Pour les jeunes, les plateformes Netflix, Prime Vidéo ou Hulu ne sont plus à présenter. Il aura suffit d’une pandémie pour faire de ses plateformes les mécènes de la production et de la diffusion cinématographique en 2020.
Avec la fermeture des cinémas et des festivals, les plateformes de vidéo à la demande sont rapidement devenues l’unique moyen pour diffuser un film, une série ou un court métrage. Dans un secteur sous assistance respiratoire, accompagné d’une consommation des films et séries devenue presque industrielle par nos sociétés. Pas facile pour les petits du secteur d’exister parmi ces mastodontes du divertissement.
Le problème c’est l’effet “mainstream” des grandes plateformes. Pour plaire à un maximum de consommateurs, le contenu proposé subit au préalable un calcul coût/avantage. Ce calcul marque la fin du contenu audacieux et privilégie des réalisateurs, acteurs déjà connus et synonyme de sécurité.

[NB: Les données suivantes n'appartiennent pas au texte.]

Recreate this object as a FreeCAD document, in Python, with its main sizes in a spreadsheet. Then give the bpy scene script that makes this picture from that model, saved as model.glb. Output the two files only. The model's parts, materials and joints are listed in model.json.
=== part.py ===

Mais depuis peu, des plateformes alternatives émergent afin de réunir les acteurs indépendants du secteur. L’idée est de mettre à l’honneur les petites productions. C’est le pari de la plateforme Brefcinema.com qui propose un abonnement mensuel pour découvrir chaque mois des courts métrages exclusifs réalisés par des jeunes talents. Côté long-métrage, la plateforme MUBI se place comme un leader du cinéma d’auteur. Ce service base sa réussite sur un catalogue exigeant qui vise à promouvoir les contenus audacieux. L’objectif est de positionner son offre à l’attention des cinéphiles à la recherche d’originalité et de nouveauté.
Finalement, l’existence de ces plateformes alternatives qui privilégient la qualité à la quantité interroge le fonctionnement des plateformes “mainstream”. Mais aussi notre rôle en tant que consommateur, éternel insatisfait de production sans intérêt.